Her beach stones, begun on a whim, are wildly popular. “I can barely keep up with the demand,” she admits. Alice started doing the beach stones in her early twenties, painting them and then throwing them back in the water. “People said I shouldn’t do that,” she says, “so I started throwing them above the tide line. I never wanted to sell them. I thought they should be ‘found’. But a gallery owner I knew wanted them so badly, so I agreed to let him sell them. I told him not to charge too much, but he sold them for more then than I do now!” Alice decided she should be the one to sell her stones and also to start framing her paintings, so she took her budding art career into her own hands.
Alice’s numerous fans are on a sort of counterculture mission with the stones, placing them, often surreptitiously, in places such as the Louvre and the Museum of Modern Art. One person sent her a picture of himself throwing a beach stone over the Great Wall of China. Another, a middle-aged woman, spoke with Alice as she was preparing to sail around the world solo in a thirty-foot sailboat. When Alice heard of her planned journey, she advised, “Well, you’d better take some of these and spread them around,” giving the woman several of the beach stones. The woman sent back a picture of one she left on a remote island in the South Seas. “There was a grass hut where fishermen would stop over, and she put one of the stones at the entrance to the hut.”
Alice describes early challenges as a young artist. “The teacher would come and draw right on my drawings!” She still sounds shocked at the thought. “I don’t like people telling me what to do, and that was not okay! Boy!”
Speaking of the necessary freedom involved in the creative process, she says, “What you get to make up, to discover – that’s fun! The act of painting – it’s like a religious experience. You feel like someone else is moving your hand, forces moving through you. You’re a conduit. It’s a blessing — I think most artists would say, it’s just kind of magical.”

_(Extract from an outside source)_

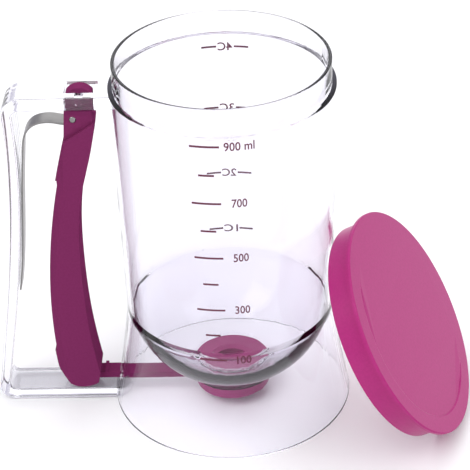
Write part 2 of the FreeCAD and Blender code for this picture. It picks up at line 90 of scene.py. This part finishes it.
# Camera of the photograph
CAMERA_PLACE = (22.75, -682.4, 523.6)
CAMERA_TARGET = (3.45, 0.10, 87.79)
CAMERA_ROLL = -1.97
CAMERA_LENS = 132.1
CAMERA_SENSOR = 36
CAMERA_NEAR = 0.01

# Colours, linear
MAGENTA = (0.185, 0.026, 0.098)
# The lid's magenta is lighter than the other magenta parts: painted light, standing in for
# light falling on its top
MAGENTA_LID_PAINTED_LIGHT = (0.40, 0.022, 0.17)
VALVE = (0.28, 0.03, 0.14)
PRINT_COLOUR = (0.12, 0.012, 0.04)
CLEAR_TINT = (0.953, 0.943, 0.983)
HANDLE_TINT = (0.935, 0.93, 0.972)
STEEL = (0.24, 0.235, 0.23)
SILICONE = (0.7, 0.68, 0.7)
FLOOR = (0.93, 0.93, 0.94)
HORIZON = (0.6, 0.58, 0.7)
ZENITH = (1, 1, 1)

# Refractive index of the thin clear walls and of the thick clear handle
WALL_BENDING = 1.32
HANDLE_BENDING = 1.46

# Fine surface relief: its depth, metres, and the noise levels where the two tones lie
RELIEF_DEPTH = 0.0004
DARK_LEVEL = 0.35
LIGHT_LEVEL = 0.65

# Share by which the darker and lighter tones of a coloured plastic and of steel differ
PLASTIC_DARKER = 0.96
PLASTIC_LIGHTER = 1.04
STEEL_DARKER = 0.92

# Floor, metres, what the lamps aim at, and how high the white of the surround starts
FLOOR_SIZE = 6
FLOOR_DROP = 0.0002
LAMP_AIM = (0, 0, 0.08)
ZENITH_LEVEL = 0.7

# Steps of a printed dash, and curve steps of the letters
DASH_STEPS = 8
LETTER_STEPS = 3

# Brightness of the surround, and the soft lights: name, place, size, power
SURROUND = 1.0
LIGHTS = [
    ("key", (-0.7, -0.5, 1.1), (0.9, 0.9), 6),
    ("fill", (0.9, -0.3, 0.7), (0.6, 1.0), 2.5),
    ("rim", (0.1, 1.0, 0.8), (1.2, 0.5), 2),
]


def jug_axis():
    """The jug's axis in the frame's X and Y."""
    low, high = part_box("jug_wall")
    return Vector(((low[0] + high[0]) / 2, (low[1] + high[1]) / 2, 0)) / MM


AXIS = jug_axis()


def material(name):
    made = bpy.data.materials.new(name)
    made.use_nodes = True
    return made, made.node_tree.nodes["Principled BSDF"]


def bump(made, shader, scale, strength, stretch=(1, 1, 1), detail=3):
    """Fine procedural surface relief on object coordinates."""
    nodes, links = made.node_tree.nodes, made.node_tree.links
    place = nodes.new("ShaderNodeTexCoord")
    mapping = nodes.new("ShaderNodeMapping")
    mapping.inputs["Scale"].default_value = stretch
    noise = nodes.new("ShaderNodeTexNoise")
    noise.inputs["Scale"].default_value = scale
    noise.inputs["Detail"].default_value = detail
    relief = nodes.new("ShaderNodeBump")
    relief.inputs["Strength"].default_value = strength
    relief.inputs["Distance"].default_value = RELIEF_DEPTH
    links.new(place.outputs["Object"], mapping.inputs["Vector"])
    links.new(mapping.outputs["Vector"], noise.inputs["Vector"])
    links.new(noise.outputs["Fac"], relief.inputs["Height"])
    links.new(relief.outputs["Normal"], shader.inputs["Normal"])
    return noise


def mottle(made, shader, noise, dark, light):
    """Very slight change of colour over the surface."""
    nodes, links = made.node_tree.nodes, made.node_tree.links
    ramp = nodes.new("ShaderNodeValToRGB")
    ramp.color_ramp.elements[0].position = DARK_LEVEL
    ramp.color_ramp.elements[0].color = (*dark, 1)
    ramp.color_ramp.elements[1].position = LIGHT_LEVEL
    ramp.color_ramp.elements[1].color = (*light, 1)
    links.new(noise.outputs["Fac"], ramp.inputs["Fac"])
    links.new(ramp.outputs["Color"], shader.inputs["Base Color"])


def clear_plastic(name, tint, roughness, bending):
    """Clear moulding: bending is its refractive index, lower for thin walls."""
    made, shader = material(name)
    shader.inputs["Base Color"].default_value = (*tint, 1)
    shader.inputs["Transmission Weight"].default_value = 1.0
    shader.inputs["Roughness"].default_value = roughness
    shader.inputs["IOR"].default_value = bending
    bump(made, shader, 30, 0.015)
    return made


def coloured_plastic(name, colour, roughness, shine):
    made, shader = material(name)
    shader.inputs["Roughness"].default_value = roughness
    shader.inputs["Specular IOR Level"].default_value = shine
    noise = bump(made, shader, 900, 0.05, detail=2)
    dark = tuple(c * PLASTIC_DARKER for c in colour)
    light = tuple(c * PLASTIC_LIGHTER for c in colour)
    mottle(made, shader, noise, dark, light)
    return made


def steel(name, roughness):
    made, shader = material(name)
    shader.inputs["Metallic"].default_value = 1.0
    shader.inputs["Roughness"].default_value = roughness
    noise = bump(made, shader, 260, 0.12, stretch=(1, 14, 1))
    mottle(made, shader, noise, tuple(c * STEEL_DARKER for c in STEEL), STEEL)
    return made


def silicone(name):
    made, shader = material(name)
    shader.inputs["Base Color"].default_value = (*SILICONE, 1)
    shader.inputs["Roughness"].default_value = 0.6
    bump(made, shader, 600, 0.1)
    return made


def ink(name):
    made, shader = material(name)
    shader.inputs["Base Color"].default_value = (*PRINT_COLOUR, 1)
    shader.inputs["Roughness"].default_value = 0.45
    bump(made, shader, 1500, 0.1)
    return made


def dress(node, made):
    """Give a CAD node its material."""
    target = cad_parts[node]
    target.data.materials.clear()
    target.data.materials.append(made)


def clear_shell(made):
    """Jug wall, funnel and skirt as one clear moulding, with no faces inside its seams."""
    parts = ("jug_wall", "funnel", "skirt")
    seams = [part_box("jug_wall")[0].z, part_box("skirt")[1].z]
    shell = bmesh.new()
    for node in parts:
        shell.from_mesh(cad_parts[node].data)
    hidden = []
    for face in shell.faces:
        for seam in seams:
            if all(abs(v.co.z - seam) < SEAM_REACH for v in face.verts):
                hidden.append(face)
    bmesh.ops.delete(shell, geom=hidden, context="FACES")
    bmesh.ops.remove_doubles(shell, verts=shell.verts, dist=SEAM_REACH)
    mesh = bpy.data.meshes.new("clear_shell")
    shell.to_mesh(mesh)
    shell.free()
    for face in mesh.polygons:
        face.use_smooth = True
    mesh.set_sharp_from_angle(angle=math.radians(SHARP_ANGLE))
    mesh.materials.append(made)
    piece = bpy.data.objects.new("clear_shell", mesh)
    bpy.context.scene.collection.objects.link(piece)
    normals = piece.modifiers.new("wall_normals", "WEIGHTED_NORMAL")
    normals.mode = "FACE_AREA"
    normals.weight = NORMAL_WEIGHT
    normals.keep_sharp = True
    piece.visible_shadow = False
    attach(piece, "jug")
    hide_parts(*parts)


def copied_mesh(node, made):
    """A separate copy of a CAD node's mesh, with its material."""
    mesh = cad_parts[node].data.copy()
    mesh.materials.clear()
    mesh.materials.append(made)
    piece = bpy.data.objects.new(node + "_surface", mesh)
    bpy.context.scene.collection.objects.link(piece)
    return piece


def flush_lid(made):
    """The lid with a plain disc: its shallow panel is lifted level with the rim."""
    piece = copied_mesh("lid", made)
    mesh = piece.data
    widest = max(mesh.polygons, key=lambda face: face.area)
    facing = widest.normal * (1 if widest.normal.z > 0 else -1)
    top = max(v.co.dot(facing) for v in mesh.vertices)
    level = [v.co for v in mesh.vertices if top - v.co.dot(facing) < SEAM_REACH]
    centre = sum(level, Vector()) / len(level)
    for vertex in mesh.vertices:
        depth = top - vertex.co.dot(facing)
        across = vertex.co - centre + facing * depth
        if depth < PANEL_DEPTH and across.length < PANEL_RADIUS:
            vertex.co += facing * depth
    mesh.update()
    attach(piece, "cap")
    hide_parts("lid")


def bending_leaf(made):
    """The leaf spring: a copy of its mesh, with its placement baked in."""
    piece = copied_mesh("leaf_spring", made)
    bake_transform(piece)
    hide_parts("leaf_spring")


def mesh_piece(name, vertices, faces, made):
    mesh = bpy.data.meshes.new(name)
    mesh.from_pydata(vertices, [], faces)
    mesh.validate()
    mesh.materials.append(made)
    piece = bpy.data.objects.new(name, mesh)
    bpy.context.scene.collection.objects.link(piece)
    return piece


def jug_radius(height):
    """Outer radius of the jug at a height, in millimetres."""
    if height < SKIRT_TOP:
        return WAIST_RADIUS + (SKIRT_TOP - height) * SKIRT_SLOPE
    share = min(1, (height - WAIST_HEIGHT) / (BODY_STRAIGHT_FROM - WAIST_HEIGHT))
    return WAIST_RADIUS + (BODY_RADIUS - WAIST_RADIUS) * max(0, share)


def on_wall(across, height, front, lift):
    """A point on the jug's outer wall, from the distance along it and the height."""
    radius = jug_radius(height) + lift
    angle = across / BODY_RADIUS
    side = -1 if front else 1
    return (AXIS + Vector((-side * radius * math.sin(angle),
                           side * radius * math.cos(angle), height))) * MM


def letters(words, span, height):
    """Outline triangles of generic sans-serif words, fitted into a span and a height."""
    curve = bpy.data.curves.new("words", "FONT")
    curve.body = words
    curve.resolution_u = LETTER_STEPS
    curve.offset = LETTER_BOLD
    holder = bpy.data.objects.new("words", curve)
    bpy.context.scene.collection.objects.link(holder)
    bpy.context.view_layer.update()
    mesh = bpy.data.meshes.new_from_object(holder)
    points = [v.co.copy() for v in mesh.vertices]
    faces = [tuple(face.vertices) for face in mesh.polygons]
    bpy.data.objects.remove(holder)
    left, right = min(p.x for p in points), max(p.x for p in points)
    low, high = min(p.y for p in points), max(p.y for p in points)
    wide = (span[1] - span[0]) / (right - left)
    tall = LETTER_HEIGHT / (high - low)
    flat = [(span[0] + (p.x - left) * wide, height + (p.y - (low + high) / 2) * tall)
            for p in points]
    return flat, faces


def dash(span, height):
    """A printed dash, in steps so that it can bend round the wall."""
    half = MARK_THICKNESS / 2
    flat = []
    for index in range(DASH_STEPS + 1):
        across = span[0] + (span[1] - span[0]) * index / DASH_STEPS
        flat += [(across, height - half), (across, height + half)]
    faces = [(2 * i, 2 * i + 2, 2 * i + 3, 2 * i + 1) for i in range(DASH_STEPS)]
    return flat, faces


def print_on_wall(name, patches, front, made):
    """One thin printed layer made of flat patches, wrapped on the jug."""
    vertices, faces = [], []
    for flat, tiles in patches:
        start = len(vertices)
        vertices += [on_wall(x, z, front, PRINT_LIFT) for x, z in flat]
        faces += [tuple(start + i for i in tile) for tile in tiles]
    piece = mesh_piece(name, vertices, faces, made)
    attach(piece, "jug")
    return piece


def front_print(made):
    patches = []
    for index, number in enumerate(SCALE_NUMBERS):
        height = SCALE_TOP - SCALE_STEP * index
        patches.append(dash(LONG_MARK if number else SHORT_MARK, height))
        if number:
            patches.append(letters(number, NUMBER_SPAN.get(number, PLAIN_NUMBER_SPAN), height))
    return print_on_wall("millilitre_print", patches, True, made)


def back_print(made):
    patches = []
    for height, number in CUP_MARKS:
        patches += [dash(span, height) for span in CUP_DASHES]
        patches.append(letters(number, CUP_NUMBER_SPAN, height))
    return print_on_wall("cup_print", patches, False, made)


def soft_surround():
    """White surround, dimmer near the horizon so that clear edges show."""
    world = bpy.data.worlds.new("studio")
    world.use_nodes = True
    nodes, links = world.node_tree.nodes, world.node_tree.links
    place = nodes.new("ShaderNodeTexCoord")
    split = nodes.new("ShaderNodeSeparateXYZ")
    ramp = nodes.new("ShaderNodeValToRGB")
    stops = ramp.color_ramp.elements
    stops[0].position = 0.0
    stops[0].color = (*HORIZON, 1)
    stops[1].position = ZENITH_LEVEL
    stops[1].color = (*ZENITH, 1)
    links.new(place.outputs["Generated"], split.inputs["Vector"])
    links.new(split.outputs["Z"], ramp.inputs["Fac"])
    links.new(ramp.outputs["Color"], nodes["Background"].inputs["Color"])
    nodes["Background"].inputs["Strength"].default_value = SURROUND
    return world


def studio():
    """White floor and soft lights."""
    bpy.ops.mesh.primitive_plane_add(size=FLOOR_SIZE, location=(0, 0, -FLOOR_DROP))
    floor = bpy.context.object
    floor.name = "floor"
    made, shader = material("floor_white")
    shader.inputs["Base Color"].default_value = (*FLOOR, 1)
    shader.inputs["Roughness"].default_value = 0.6
    floor.data.materials.append(made)
    bpy.context.scene.world = soft_surround()
    for name, place, size, power in LIGHTS:
        lamp = bpy.data.lights.new(name, "AREA")
        lamp.shape = "RECTANGLE"
        lamp.size, lamp.size_y = size
        lamp.energy = power
        holder = bpy.data.objects.new(name, lamp)
        bpy.context.scene.collection.objects.link(holder)
        holder.location = place
        aim = Vector(LAMP_AIM) - holder.location
        holder.rotation_euler = aim.to_track_quat("-Z", "Y").to_euler()


def photo_camera():
    """Camera of the photograph."""
    place = Vector(CAMERA_PLACE)
    aim = Vector(CAMERA_TARGET)
    back = (place - aim).normalized()
    level = Vector((0, 0, 1)).cross(back).normalized()
    upright = back.cross(level)
    roll = math.radians(CAMERA_ROLL)
    right = level * math.cos(roll) + upright * math.sin(roll)
    up = upright * math.cos(roll) - level * math.sin(roll)
    lens = bpy.data.cameras.new("photo_camera")
    lens.lens = CAMERA_LENS
    lens.sensor_width = CAMERA_SENSOR
    lens.clip_start = CAMERA_NEAR
    holder = bpy.data.objects.new("photo_camera", lens)
    bpy.context.scene.collection.objects.link(holder)
    rotation = Matrix((right, up, back)).transposed().to_4x4()
    holder.matrix_world = Matrix.Translation(AXIS * MM + place * MM) @ rotation
    bpy.context.scene.camera = holder


def main():
    clear = clear_plastic("clear_plastic", CLEAR_TINT, 0.02, WALL_BENDING)
    clear_handle = clear_plastic("clear_handle_plastic", HANDLE_TINT, 0.03, HANDLE_BENDING)
    magenta = coloured_plastic("magenta_plastic", MAGENTA, 0.45, 0.0)
    # A lighter copy of the magenta for the lid: painted light on its top
    lid_painted_light_plastic = coloured_plastic("magenta_lid_painted_light_plastic", MAGENTA_LID_PAINTED_LIGHT, 0.3, 0.2)
    valve_plastic = coloured_plastic("magenta_valve_plastic", VALVE, 0.35, 0.2)
    clear_shell(clear)
    dress("handle_loop", clear_handle)
    for node in ("lever", "slide_gate"):
        dress(node, magenta)
    for node in ("valve_body", "outlet_cap"):
        dress(node, valve_plastic)
    flush_lid(lid_painted_light_plastic)
    bending_leaf(steel("spring_steel", 0.3))
    dress("spring_pin", steel("pin_steel", 0.18))
    dress("seat_washer", silicone("washer_silicone"))
    printed = ink("printed_ink")
    front_print(printed)
    back_print(printed)
    studio()
    photo_camera()
    bpy.context.scene.view_settings.view_transform = "Standard"


main()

Alice, while still enamored of food, doesn’t cook much anymore, the emphysema that plagues her slowing her down. When she does cook, it’s an all-day affair. “I’ll do a tomato sauce or a lamb stew or bean soup.” She also confesses to being a meat-eater, which habit she tempers with “lots of kale, collards, Swiss chard, and spinach.”
What new art is on the horizon for Alice? “I have a lot of drawings I want to turn into paintings. Things that go on in the kitchen, such as plates crawling up the wall and forks flying out a window.” One wonders just exactly what goes on in Alice Brock’s kitchen.
Alice has written several books, How to Massage Your Cat and two out of print works, My Life as a Restaurant, and Alice’s Restaurant Cookbook. (She and Arlo Guthrie also collaborated on a children’s book, Mooses Come Walking, with Guthrie writing the story and Ms. Brock creating the illustrations.)
On her decision to move to Provincetown those many years ago, Alice says, “Ever since I was a little girl, I wanted to live here and paint pictures. Other people have plans and programs. They have a five-year plan. Maybe that works for them. I just leap before I look.”
Alice offers this advice on the adventure of life: “Do what you love, then everything is easy and all seems to fall into place. Go for it! Just take the chance. You know, I’m coming to find life is a lot shorter than we think it is.”
RIP to a true legend.
(More information at https://www.alicebrockstudio.com.)
This is a wonderful piece. Thank you! Alice was a force. I live in The Berkshires and have had the fortune of being steeped into the story and culture of Alice and Arlo. The “church” building hosts live music and is a gathering place on Thanksgiving for those with no place to go. Truly a treasure, with a rich and storied history. Our community was so sad to hear of her passing, but the leaves a beautiful legacy, for sure. Rest in Power, dear Alice.
What a lovely window in her life! Now I want to see her pictures.